First is his callous jab at the Lebanese, all of whom (in their narcissism) “think what happens in Beirut is on the minds of U.S. policymakers from morning till night.” Perhaps I’m ill-trained in the hard-nosed, cut-the-crap school of “realism” in which Miller affects to excel, but I feel those Lebanese who have taken serious risks (and paid serious prices) to stand against the menaces of Syrian Baathist totalitarianism and its murderous proxies deserve something better than the scorn of those they were led to believe were their friends.

Second, and speaking of the Damascene dictatorship, it’s simply contemptible of Miller to pretend that “America’s loss and lack of credibility” is what prevents it from providing meaningful assistance to the Syrian opposition (who also, evidently, have an inflated impression of how much attention is paid to their sacrifices in Washington). Instead, it’s perfectly obvious that it is the Americans’ failure to lift a finger in defense of the revolution that is eroding what was left of their credibility – as the cartoonists of Kafranbel have been trying to tell everyone for two years now.

Things only get worse when he turns to the Holy Land dispute, complaining of being “really tired of Israeli peaceniks […] and of Arabs” asking America to work toward peace (his patience for Israeli hawks, apparently, has not yet waned). His message for these irritating supplicants is as crass as it is dishonest:

“Here's a news flash: the cavalry isn't coming. Maybe if this sinks in, the locals will do more for themselves. But I doubt it.”

A pretty straightforward reason why this won’t “sink in” is because, for one party, the cavalry in fact arrived a very long time ago, and is showing no signs of disappearing soon (indeed, its ranks grow with each passing year). An administration that has used its veto power to protect Israel at the UN Security Council, upped the annual military aid package to an unprecedented $4bn a year for ten years, while throwing hundreds of millions of additional dollars at programs like the Iron Dome and David’s Sling missile defense systems can hardly be said to have washed its hands of the Middle East quite yet.

Nor has the “cavalry” exactly neglected other areas of the region.

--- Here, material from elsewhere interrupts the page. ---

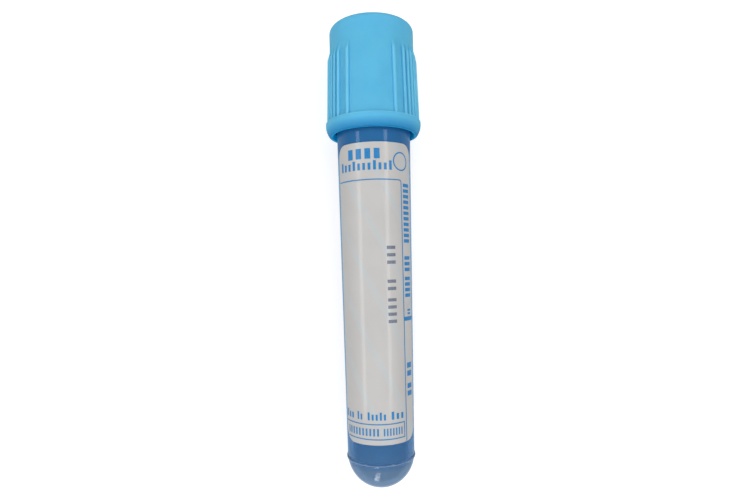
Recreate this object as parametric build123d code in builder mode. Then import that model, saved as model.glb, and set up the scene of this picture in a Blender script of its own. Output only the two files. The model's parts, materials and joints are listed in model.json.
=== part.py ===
from build123d import *
from math import asin, atan2, cos, degrees, hypot, radians, sin, sqrt
import os

# A round-bottom blood collection tube with its pull-off safety closure, lying on its side.
# Millimetres, +Z up. The closure points to +Y. The tube lies on two rings, the bead round the
# closure's skirt and the moulded ring above the round bottom, so its axis slopes up towards
# the closure. The origin is under the middle of the lying tube, on the surface it lies on.
# Heights run along the tube's own axis, from the outside of the round bottom to the closure.

# Tube: one clear moulding, open at the mouth
tube_length = 75.0
mouth_radius = 6.84         # outside, at the mouth
taper_drop = 0.84           # radius lost between the mouth and the round bottom
tube_wall = 1.0
mouth_round = 0.4           # rounding of both edges of the mouth
ring_drop = 0.42            # middle of the moulded ring below the start of the round bottom
ring_proud = 0.17           # how far the ring stands out from the wall
ring_round = 0.45           # radius of the ring's section

# Dried additive: a thin coat inside the round bottom
coat_thickness = 0.1
coat_gap = 0.02             # between coat and tube wall
coat_drop = 0.42            # top of the coat below the start of the round bottom

# Label: a sheet with round corners on the side of the tapered wall that faces up
label_bottom = 9.15
label_margin = 2.4          # bare wall between the label and the closure
label_span = 136.0          # degrees round the tube
label_corner = 2.1          # rounding of its corners
label_thickness = 0.1
label_gap = 0.02            # the glue line under it

# Stopper: a rubber plug with a wide head that sits on the mouth
plug_depth = 8.0
plug_clearance = 0.04       # to the tube's bore
plug_wall = 2.3             # rubber round the hollow of the plug
plug_hollow_depth = 4.5
stopper_round = 0.5         # rounding of the plug's end and of the head
seat_gap = 0.03             # between the head and the tube's mouth
boss_radius = 4.1
boss_height = 0.85          # above the head
puncture_radius = 2.6
puncture_floor_radius = 1.3
puncture_depth = 2.0

# Shield: a hollow moulded cover over the stopper, which holds it and clears the tube
crown_height = 8.1          # top of the shield above the tube's mouth
skirt_depth = 11.8          # bottom of the shield below the tube's mouth
skirt_clearance = 0.24      # bore of the shield to the tube's mouth
shield_wall = 0.64          # at the smooth round band
band_height = 4.5
crown_round = 1.0
skirt_flare = 0.38          # widening of the smooth panels from the band to the bead
head_clearance = 0.05       # stopper's head to the shield round it
well_wall = 1.6             # rim round the dished top
well_depth = 1.95
ledge_thickness = 1.4       # the ring that holds the stopper down
port_clearance = 0.1        # hole in the ledge to the stopper's boss
snap_clearance = 0.09       # the bead inside that holds the stopper up, to the tube
snap_height = 0.7
snap_root = 0.25            # how deep that bead is rooted in the wall

# Bead round the bottom of the skirt
bead_proud = 0.6            # its widest place, beyond the smooth panels
bead_crown = 3.0            # radius of its outward curve
bead_middle = 1.95          # its widest place, above the skirt's bottom
bead_height = 2.45
shoulder_round = 0.18       # both corners of the step above it
lip_round = 0.45            # bottom of the bead, and the edge of the dished top
lead_in = 0.9               # chamfer at the mouth of the skirt

# Ridges for the fingers, in groups between smooth panels
ridge_width = 0.62
ridge_round = 0.25
ridge_ramp = 1.7            # length of the slope at the upper end
ridge_top_proud = 0.5       # crest below the slope, beyond the band
ridge_bottom_proud = 0.42   # crest at the bead, beyond the panels
ridge_root = 0.3            # how deep the ridge is rooted in the wall
ridge_groups = 3
ridge_angles = (30, 45, 52.5, 60, 67.5, 75, 90)  # degrees from the middle of a smooth panel
shield_turn = -2            # degrees from the top to the middle of the nearest panel

# Heights and radii that follow from the sizes above
foot_radius = mouth_radius - taper_drop
ring_height = foot_radius - ring_drop
coat_height = foot_radius - coat_drop
bore_radius = foot_radius - tube_wall
taper = taper_drop / (tube_length - foot_radius)
crown_top = tube_length + crown_height
skirt_bottom = tube_length - skirt_depth
label_top = skirt_bottom - label_margin
bead_widest = skirt_bottom + bead_middle
bead_top = skirt_bottom + bead_height
step_height = crown_top - band_height
ledge_top = crown_top - well_depth
ledge_bottom = ledge_top - ledge_thickness
head_bottom = tube_length + seat_gap
head_top = ledge_bottom - head_clearance
shield_bore = mouth_radius + skirt_clearance
head_radius = shield_bore - head_clearance
snap_radius = mouth_radius + snap_clearance
port_radius = boss_radius + port_clearance
band_radius = shield_bore + shield_wall
well_radius = band_radius - well_wall
skirt_radius = band_radius + skirt_flare
ridge_top_radius = band_radius + ridge_top_proud
ridge_bottom_radius = skirt_radius + ridge_bottom_proud
bead_radius = skirt_radius + bead_proud
bead_centre_radius = bead_radius - bead_crown
ring_centre_radius = foot_radius + ring_proud - ring_round

# The slope of the axis puts the lowest points of the bead and of the ring at one level
rise = bead_widest - ring_height
spread = bead_centre_radius - ring_centre_radius
slope = atan2(spread, rise) + asin((bead_crown - ring_round) / hypot(rise, spread))
foot_z = ring_centre_radius * cos(slope) + ring_round - ring_height * sin(slope)
back_end = foot_radius * cos(slope) - foot_radius
crown_edge_radius = band_radius - crown_round
crown_edge_height = crown_top - crown_round
front_end = crown_edge_height * cos(slope) + crown_edge_radius * sin(slope) + crown_round
foot_y = -(back_end + front_end) / 2

foot = Vector(0, foot_y, foot_z)
along = Vector(0, cos(slope), sin(slope))
upward = Vector(0, -sin(slope), cos(slope))
tube_axis = Axis(foot, along)


def section(angle):
    """The plane through the tube's axis that holds its radius at this angle from the top."""
    outward = upward.rotate(tube_axis, angle)
    return Plane(origin=foot, x_dir=outward, z_dir=outward.cross(along))


def facing(angle):
    """The plane through the tube's axis that faces outwards at this angle from the top."""
    outward = upward.rotate(tube_axis, angle)
    return Plane(origin=foot, x_dir=along.cross(outward), z_dir=outward)


def wall_radius(height):
    """The outside radius of the tapered wall."""
    return foot_radius + taper * (height - foot_radius)


def corners(sketch, *points):
    """The sketch's corners that lie nearest to these points."""
    return ShapeList(sketch.vertices().sort_by_distance(point)[0] for point in points)


# Tube
with BuildPart() as tube:
    with BuildSketch(section(0)) as tube_section:
        with BuildLine():
            round_outside = CenterArc((0, foot_radius), foot_radius, -90, 90)
            mouth_outside = (mouth_radius, tube_length)
            mouth_inside = (mouth_radius - tube_wall, tube_length)
            Polyline(round_outside @ 1, mouth_outside, mouth_inside, (bore_radius, foot_radius))
            round_inside = CenterArc((0, foot_radius), bore_radius, -90, 90)
            Line(round_inside @ 0, round_outside @ 0)
        make_face()
        fillet(corners(tube_section, mouth_outside, mouth_inside), mouth_round)
        with Locations((ring_centre_radius, ring_height)):
            Circle(ring_round)
    revolve(axis=tube_axis)
tube.part.label = "tube"

# Dried additive
coat_outer = bore_radius - coat_gap
coat_inner = coat_outer - coat_thickness
with BuildPart() as additive_coat:
    with BuildSketch(section(0)):
        with BuildLine():
            outer_end = (sqrt(coat_outer**2 - coat_drop**2), coat_height)
            inner_end = (sqrt(coat_inner**2 - coat_drop**2), coat_height)
            outer_start = (0, foot_radius - coat_outer)
            inner_start = (0, foot_radius - coat_inner)
            RadiusArc(outer_start, outer_end, -coat_outer)
            Line(outer_end, inner_end)
            RadiusArc(inner_start, inner_end, -coat_inner)
            Line(inner_start, outer_start)
        make_face()
    revolve(axis=tube_axis)
additive_coat.part.label = "additive_coat"

# Label, turned wider than it is and then trimmed along both sides and round its corners
label_inner_bottom = wall_radius(label_bottom) + label_gap
label_inner_top = wall_radius(label_top) + label_gap
label_middle_radius = (label_inner_bottom + label_inner_top) / 2
corner_angle = degrees(asin(label_corner / label_middle_radius))
trim = 2.0
with BuildPart() as label:
    with BuildSketch(section(label_span / 2 + 6)):
        with BuildLine():
            Polyline(
                (label_inner_bottom, label_bottom),
                (label_inner_bottom + label_thickness, label_bottom),
                (label_inner_top + label_thickness, label_top),
                (label_inner_top, label_top),
                close=True,
            )
        make_face()
    revolve(axis=tube_axis, revolution_arc=-(label_span + 12))
    for side in (-1, 1):
        edge = side * label_corner
        with BuildSketch(facing(side * (label_span / 2 - corner_angle))):
            with BuildLine():
                top_start, top_end = (0, label_top), (edge, label_top - label_corner)
                bottom_start, bottom_end = (0, label_bottom), (edge, label_bottom + label_corner)
                TangentArc(top_start, top_end, tangent=(side, 0))
                Line(top_end, bottom_end)
                TangentArc(bottom_start, bottom_end, tangent=(side, 0))
                Polyline(
                    bottom_start,
                    (0, label_bottom - trim),
                    (side * mouth_radius, label_bottom - trim),
                    (side * mouth_radius, label_top + trim),
                    (0, label_top + trim),
                    top_start,
                )
            make_face()
        extrude(amount=2 * mouth_radius, mode=Mode.SUBTRACT)
label.part.label = "label"

# Stopper
plug_bottom = tube_length - plug_depth
plug_top_radius = mouth_radius - tube_wall - plug_clearance
plug_bottom_radius = wall_radius(plug_bottom) - tube_wall - plug_clearance
plug_hollow_radius = plug_bottom_radius - plug_wall
boss_top = head_top + boss_height
with BuildPart() as rubber_stopper:
    with BuildSketch(section(0)) as stopper_section:
        with BuildLine():
            plug_edge = (plug_bottom_radius, plug_bottom)
            head_edge = (head_radius, head_top)
            Polyline(
                (0, plug_bottom),
                plug_edge,
                (plug_top_radius, head_bottom),
                (head_radius, head_bottom),
                head_edge,
                (boss_radius, head_top),
                (boss_radius, boss_top),
                (0, boss_top),
                close=True,
            )
        make_face()
        fillet(corners(stopper_section, plug_edge, head_edge), stopper_round)
        with BuildLine():
            hollow_top = plug_bottom + plug_hollow_depth
            Polyline(
                (0, plug_bottom),
                (plug_hollow_radius, plug_bottom),
                (plug_hollow_radius, hollow_top - plug_hollow_radius),
            )
            CenterArc((0, hollow_top - plug_hollow_radius), plug_hollow_radius, 0, 90)
            Line((0, hollow_top), (0, plug_bottom))
        make_face(mode=Mode.SUBTRACT)
        with BuildLine():
            Polyline(
                (0, boss_top - puncture_depth),
                (puncture_floor_radius, boss_top - puncture_depth),
                (puncture_radius, boss_top),
                (0, boss_top),
                close=True,
            )
        make_face(mode=Mode.SUBTRACT)
    revolve(axis=tube_axis)
rubber_stopper.part.label = "rubber_stopper"

# One ridge, standing on the wall of the shield
ridge_foot = bead_widest
ridge_slope_end = step_height - ridge_ramp
ramp_rise = (ridge_top_radius - band_radius) / ridge_ramp
with BuildPart() as ridge:
    with BuildSketch(section(0)):
        with BuildLine():
            Polyline(
                (band_radius - ridge_root, step_height + ridge_root / ramp_rise),
                (ridge_top_radius, ridge_slope_end),
                (ridge_bottom_radius, ridge_foot),
                (skirt_radius - ridge_root, ridge_foot),
                close=True,
            )
        make_face()
    extrude(amount=ridge_width / 2, both=True)
    outward_faces = ridge.faces().filter_by(lambda face: face.normal_at().dot(upward) > cos(radians(45)))
    fillet(outward_faces.edges().filter_by(lambda edge: edge.length > ridge_ramp), ridge_round)

# Shield
with BuildPart() as cap_shield:
    with BuildSketch(section(0)) as shield_section:
        with BuildLine():
            bead_drop = sqrt(bead_crown**2 - bead_middle**2)
            bead_lift = sqrt(bead_crown**2 - (bead_top - bead_widest) ** 2)
            bead_low = (bead_centre_radius + bead_drop, skirt_bottom)
            bead_high = (bead_centre_radius + bead_lift, bead_top)
            crown_edge = (band_radius, crown_top)
            well_edge = (well_radius, crown_top)
            panel_foot = (skirt_radius, bead_top)
            RadiusArc(bead_low, bead_high, -bead_crown)
            Polyline(
                bead_high,
                panel_foot,
                (band_radius, step_height),
                crown_edge,
                well_edge,
                (well_radius, ledge_top),
                (port_radius, ledge_top),
                (port_radius, ledge_bottom),
                (shield_bore, ledge_bottom),
                (shield_bore, skirt_bottom + lead_in),
                (shield_bore + lead_in / 2, skirt_bottom),
                bead_low,
            )
        make_face()
        fillet(corners(shield_section, crown_edge), crown_round)
        fillet(corners(shield_section, well_edge, bead_low), lip_round)
        fillet(corners(shield_section, bead_high, panel_foot), shoulder_round)
        with BuildLine():
            snap_top = head_bottom - head_clearance
            Polyline(
                (shield_bore, snap_top),
                (snap_radius, snap_top - snap_height / 3),
                (snap_radius, snap_top - snap_height * 2 / 3),
                (shield_bore, snap_top - snap_height),
                (shield_bore + snap_root, snap_top - snap_height),
                (shield_bore + snap_root, snap_top),
                close=True,
            )
        make_face()
    revolve(axis=tube_axis)
    for group in range(ridge_groups):
        for angle in ridge_angles:
            turn = shield_turn + angle + group * 360 / ridge_groups
            add(ridge.part.rotate(tube_axis, turn))
cap_shield.part.label = "cap_shield"

os.makedirs("parts", exist_ok=True)
export_step(tube.part, "parts/tube.step")
export_step(additive_coat.part, "parts/additive_coat.step")
export_step(label.part, "parts/label.step")
export_step(rubber_stopper.part, "parts/rubber_stopper.step")
export_step(cap_shield.part, "parts/cap_shield.step")

print(f"slope of the axis {degrees(slope):.3f} degrees, foot at y {foot_y:.3f}, z {foot_z:.3f}")
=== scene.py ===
import json
import math
import bpy
from mathutils import Matrix, Vector


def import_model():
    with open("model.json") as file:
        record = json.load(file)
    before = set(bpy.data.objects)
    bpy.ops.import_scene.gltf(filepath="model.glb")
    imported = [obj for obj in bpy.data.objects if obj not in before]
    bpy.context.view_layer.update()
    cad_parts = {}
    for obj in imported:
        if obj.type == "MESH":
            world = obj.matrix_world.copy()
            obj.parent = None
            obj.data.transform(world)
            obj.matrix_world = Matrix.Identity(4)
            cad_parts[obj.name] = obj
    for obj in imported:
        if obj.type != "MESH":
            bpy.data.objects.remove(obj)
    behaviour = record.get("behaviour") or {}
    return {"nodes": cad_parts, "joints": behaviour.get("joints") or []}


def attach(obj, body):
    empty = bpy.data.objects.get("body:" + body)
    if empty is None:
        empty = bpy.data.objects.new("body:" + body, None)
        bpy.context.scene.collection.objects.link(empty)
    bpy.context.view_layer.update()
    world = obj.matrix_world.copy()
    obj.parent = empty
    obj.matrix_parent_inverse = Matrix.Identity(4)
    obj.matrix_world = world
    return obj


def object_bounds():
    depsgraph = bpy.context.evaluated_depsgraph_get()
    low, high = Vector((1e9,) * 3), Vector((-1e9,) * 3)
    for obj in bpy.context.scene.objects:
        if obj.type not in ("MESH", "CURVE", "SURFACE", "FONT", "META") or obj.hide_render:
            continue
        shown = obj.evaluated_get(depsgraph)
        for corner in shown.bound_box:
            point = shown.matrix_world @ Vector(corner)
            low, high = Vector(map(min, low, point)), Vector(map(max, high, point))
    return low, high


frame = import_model()
cad_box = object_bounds()

MM = 0.001
NEAR = 0.05 * MM             # points this close to a height count as standing at it
nodes = frame["nodes"]
scene = bpy.context.scene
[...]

Miller is, of course, perfectly right that many of the Arab world’s greatest villains are fellow Arabs, but when the young men and women of Bahrain took to the streets in 2011 to peacefully challenge their despot, it was with American-made bullets and tear gas canisters that their efforts were quite literally shot down. Since then, while Martin Luther King-quoting human rights activists have been rounded up and tortured before being sentenced to life imprisonment, Obama has responded by selling the Khalifa regime $53 million in arms.

Which is why it isn’t at all “ironic,” as Miller claims, that the “authoritarian monarchs” of Jordan and the Gulf have proved to be “the most durable.” Their durability, while partly sustained by popular will, is also quite openly guaranteed by American policy, with Bahrain being merely the most brazen example. It isn’t just the massive weapons sales to Islamist autocrats across the Gulf, including an eye-watering $60bn consignment of fighter jets, attack helicopters and missiles to Saudi Arabia. Whether it’s bloggers in the UAE and Jordan, poets in Qatar, or clerics belonging to the wrong sect in Saudi, Gulf regimes crush every conceivable form of dissent without ever incurring tangible reproach from Washington.

Indeed, if I were to propose a real irony, it would be that the poorest performers of all Arab nations on Miller’s criteria of women’s rights, secularism, and religious fundamentalism are precisely the US’ most cherished allies and business partners.